Should we not, instead, let the Holy Spirit continue to teach us? The Holy Spirit was left to guide us. The very act of learning carries an implication of change. As such, I feel it is only natural that we will make necessary changes as we are taught over the centuries, and as the world and the Church change around us. I feel that calcification in our practices is more likely a sign of hard headedness than piety, but what do I know?

Some things should never change. Some things should. How do we tell those two things apart? Who decides? Our Church leaders do, and we pray that it is the Holy Spirit guiding them in their choices.
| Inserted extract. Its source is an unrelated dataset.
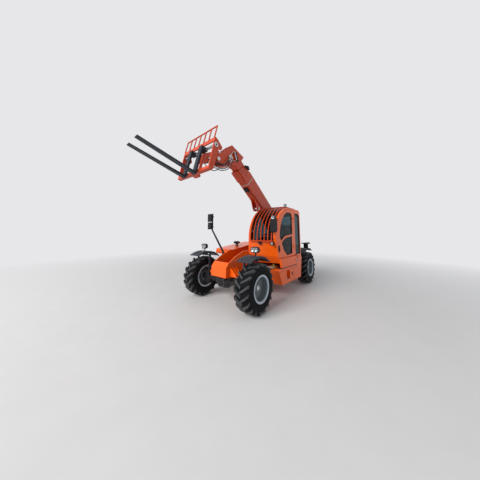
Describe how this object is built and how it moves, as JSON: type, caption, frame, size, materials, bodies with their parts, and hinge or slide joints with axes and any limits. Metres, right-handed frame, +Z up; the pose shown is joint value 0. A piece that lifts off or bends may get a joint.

Were it up to me, I would take it one step further and adopt the Protestant practice of “Sunday School” as well where the congregation is split into age groups and the Word is discussed and studied every week, where the questions that cannot be asked in service can be answered, where the members of the congregation can easily spend more time with one another and become more real to one another rather than just another face sitting in the pew.

But didn’t the same Holy Spirit guide the Council of Trent, which forbade the entire liturgy to be in the vernacular, for the canon to be said in a low tone, and even create a new rite for that matter? Nowhere did those documents have an expiration date.

Those documents protected by the Holy Spirit actually worked for 400 years before they decide to undermine them. Couldn’t someone then just as easily conclude that sometime in the 60’s they decided to defy the Holy Spirit instead of seeking His protection?

The banning of the vernacular was very clearly a pastoral decision. The Church has never held that Mass must be said in the original (probably Hebrew) and non-Latin rites have been recognised. Public prayer in the vernacular had become associated with an “each man his own Pope” type theology. However that isn’t the only possible motive for Mass int he vernacular.
“Pastoral” doesn’t mean “not important” or “can be ignored”. It does tend to mean “not intended for all peoples and at all times”.

I’ll say this. I would never have joined this Church if I could not understand what was being said in Mass. Why would I? My great gandfather, Pa, was an Assembly of God pastor, a bright shining example of what Christ can do in a man, as was Pa’s wife, his son, and his daughter in law … I grew up in that Church being able to hear the Word and understand what I was being taught. Why would I ever volunteer to make my way back to the Church that Christ built if all I heard was gibberish when I walked in the door?

I’d like to address this, respectfully.

First: What on earth makes you think that those who attend a Latin Mass** do not understand what is being said?** As one who grew up at “the change”, let me tell you, we also had missals which gave the Latin on one side, the English (or other language) on the other. Latin has many cognates–words which are so similar to the “english” that they are easily understood --Spiritu is Spirit, for example.

What of young children attending Mass --who hardly understand a majority of the words? Should they not attend, or do you not think that with a continued exposure to the words they become familiar with them?

Gibberish, indeed. I suppose you never attend a Spanish Mass. Why would you bother? You don’t ‘understand the words.’

A Latin Mass is understood whether you speak English, Spanish, or Swahili. Wherever you go, unchanging.

You won’t hear ‘exactly the same’ English (or Spanish etc.) words even if you go to two different churches in the same town, let alone the same state or even country. You WILL in a Latin Mass.

It is unbelievable to me that so many people appear so obstinate in wanting to have ‘the language I understand’, in a society which, linguistically speaking, is for the majority the poorest it has ever been. The people of the Middle Ages, those poor serfs living short, miserable lives often never leaving the town they were born knew ‘more’ languages, or fragments thereof, than hundreds of thousands of people today who live rich, long, luxurious lives with the opportunity of literacy and learning that was not even seen by royalty and nobility back then.

I find it extremely disheartening to hear so many people say that they want to understand the language when what they really seem to mean is that they don’t want to have to learn anything new.

Because quite frankly, very few of us really ‘listen’ to the English at Mass. Really. Very few really listen to the gospel. Or the homily.

Those who DO listen will be just as capable of understanding the Latin in a Mass as they do the English.

It is unbelievable to me that so many people appear so obstinate in wanting to have ‘the language I understand’, in a society which, linguistically speaking, is for the majority the poorest it has ever been.

Philosophically speaking, there is a difference between “understanding” something and “remembering” it. If it doesn’t create an impression upon you, three years down the line it doesn’t make a difference whether you understood it or not in the first place.

Poetry is one tool that helps you remember. And Latin is one of those languages where poetic sounds are easily expressed. English to some extent too but doesn’t “secundum magnam misericordiam tuam” sound much more poetic and given more thought than “according to your great mercy”?